Beginning with the first line below, please repeat the material exactly, ending with the line that includes "return v / np.linalg.norm(v, axis=-1, keepdims=True)".

>>

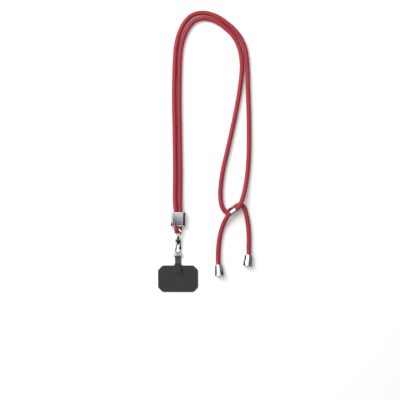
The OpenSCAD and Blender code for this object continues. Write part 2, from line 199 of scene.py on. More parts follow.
def evenly(curve, spacing):
    """The same curve with its points at equal distances along it, and those distances."""
    run = np.concatenate([[0], np.cumsum(np.linalg.norm(np.diff(curve[:, :3], axis=0), axis=1))])
    at = np.linspace(0, run[-1], round(run[-1] / spacing) + 1)
    return np.stack([np.interp(at, run, curve[:, k]) for k in range(curve.shape[1])], axis=1), at


def unit(v):
    """The direction of each row."""
    return v / np.linalg.norm(v, axis=-1, keepdims=True)


def grid_piece(name, points, u=None, v=None, wrap_rows=False, marks=None):
    """A closed surface from a grid of points, rows by columns. Four neighbours make a face, the last
    column joins the first, and the rows either join too or end in a flat face. The faces look outwards
    if the columns go round clockwise to an eye that looks along the rows. u and v are the piece's own
    map, across its columns with the last one repeated and down its rows. marks are named values, one
    for each point."""
    rows, cols = points.shape[:2]
    at = np.arange(rows * cols).reshape(rows, cols)
    near = at if wrap_rows else at[:-1]
    far = np.roll(at, -1, axis=0) if wrap_rows else at[1:]
    quads = np.stack([near, np.roll(near, -1, axis=1), np.roll(far, -1, axis=1), far], axis=-1)
    loops = quads.reshape(-1)
    sizes = np.full(quads.shape[0] * cols, 4)
    smooth = np.ones(len(sizes), bool)
    if not wrap_rows:
        loops = np.concatenate([loops, at[0][::-1], at[-1]])
        sizes = np.concatenate([sizes, [cols, cols]])
        smooth = np.concatenate([smooth, [False, False]])
    mesh = bpy.data.meshes.new(name)
    mesh.vertices.add(rows * cols)
    mesh.vertices.foreach_set("co", points.astype(np.float32).ravel())
    mesh.loops.add(len(loops))
    mesh.loops.foreach_set("vertex_index", loops.astype(np.int32))
    mesh.polygons.add(len(sizes))
    mesh.polygons.foreach_set("loop_start", (np.cumsum(sizes) - sizes).astype(np.int32))
    mesh.polygons.foreach_set("loop_total", sizes.astype(np.int32))
    mesh.polygons.foreach_set("use_smooth", smooth)
    if u is not None:
        corners = ((u[:-1], v[:-1]), (u[1:], v[:-1]), (u[1:], v[1:]), (u[:-1], v[1:]))
        pairs = [np.stack(np.broadcast_arrays(a[None], b[:, None]), axis=-1) for a, b in corners]
        lay = np.stack(pairs, axis=2)
        flat = np.zeros((len(loops), 2), np.float32)
        flat[:lay.size // 2] = lay.reshape(-1, 2)
        mesh.uv_layers.new(name="lay").data.foreach_set("uv", flat.ravel())
    for label, values in (marks or {}).items():
        mark = mesh.attributes.new(label, "FLOAT", "POINT")
        mark.data.foreach_set("value", values.astype(np.float32).ravel())
    mesh.update(calc_edges=True)
    piece = bpy.data.objects.new(name, mesh)
    scene.collection.objects.link(piece)
    return piece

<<

* RESPONSE
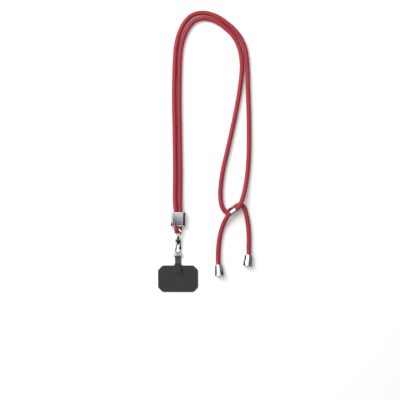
The OpenSCAD and Blender code for this object continues. Write part 2, from line 199 of scene.py on. More parts follow.
def evenly(curve, spacing):
    """The same curve with its points at equal distances along it, and those distances."""
    run = np.concatenate([[0], np.cumsum(np.linalg.norm(np.diff(curve[:, :3], axis=0), axis=1))])
    at = np.linspace(0, run[-1], round(run[-1] / spacing) + 1)
    return np.stack([np.interp(at, run, curve[:, k]) for k in range(curve.shape[1])], axis=1), at


def unit(v):
    """The direction of each row."""
    return v / np.linalg.norm(v, axis=-1, keepdims=True)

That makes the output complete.